Larger incumbents like Technogym and Life Fitness have the brand depth and institutional relationships to absorb market share pressure without immediate revenue damage. But they'll need to accelerate their own connected-fitness software investments or risk their premium positioning eroding over a three-to-five-year procurement cycle.

The pattern here mirrors what's happening in adjacent wellness categories, where brand differentiation is shifting toward integrated data and content ecosystems rather than product specifications alone. TopGum's $35M PLD Deal: What It Signals for Brands reflects the same logic applied to supplements: the brand that controls the stack controls the relationship.

The 3% Number Is the Starting Point, Not the Ceiling

Peloton's 14% commercial revenue growth and the Commercial Series launch don't signal that the company has solved its broader business challenges. Its consumer subscriber base has faced well-documented pressure, and profitability remains a work in progress. But the commercial pivot gives the company a revenue line that's structurally different from consumer hardware: longer contract cycles, institutional buyers, and recurring service revenue that doesn't depend on individual consumer sentiment.

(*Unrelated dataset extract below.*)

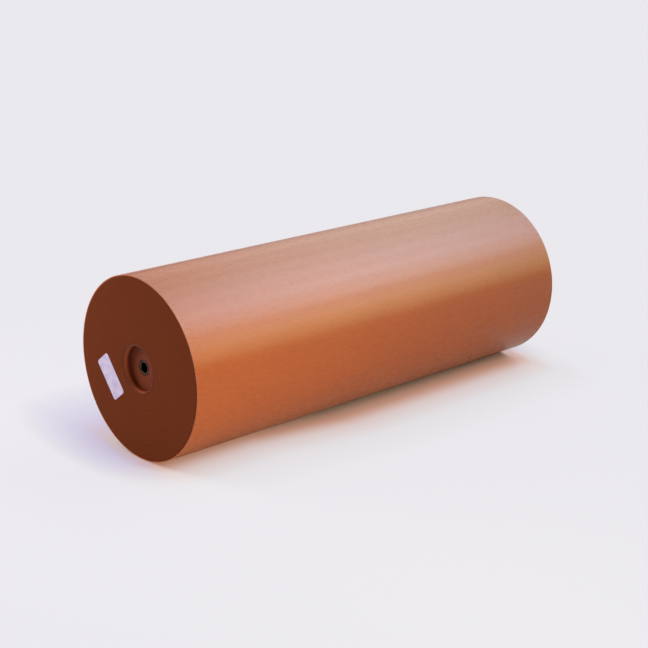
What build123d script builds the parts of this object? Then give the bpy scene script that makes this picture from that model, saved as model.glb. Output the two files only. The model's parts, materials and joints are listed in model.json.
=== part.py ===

Three percent market share in a $15 billion-plus market is not a position of strength. It's a position of optionality. The question for every gym operator, rival brand, and fitness investor watching this space is how fast Peloton can convert that optionality into durable institutional presence before the incumbents close the software gap.

The late 2026 shipment window is the first real test. Watch which facility types sign on first, what the service performance data looks like at six months, and whether operators renew or replace at the end of their initial contract term. Those three signals will tell you far more about Peloton's commercial trajectory than any single earnings report.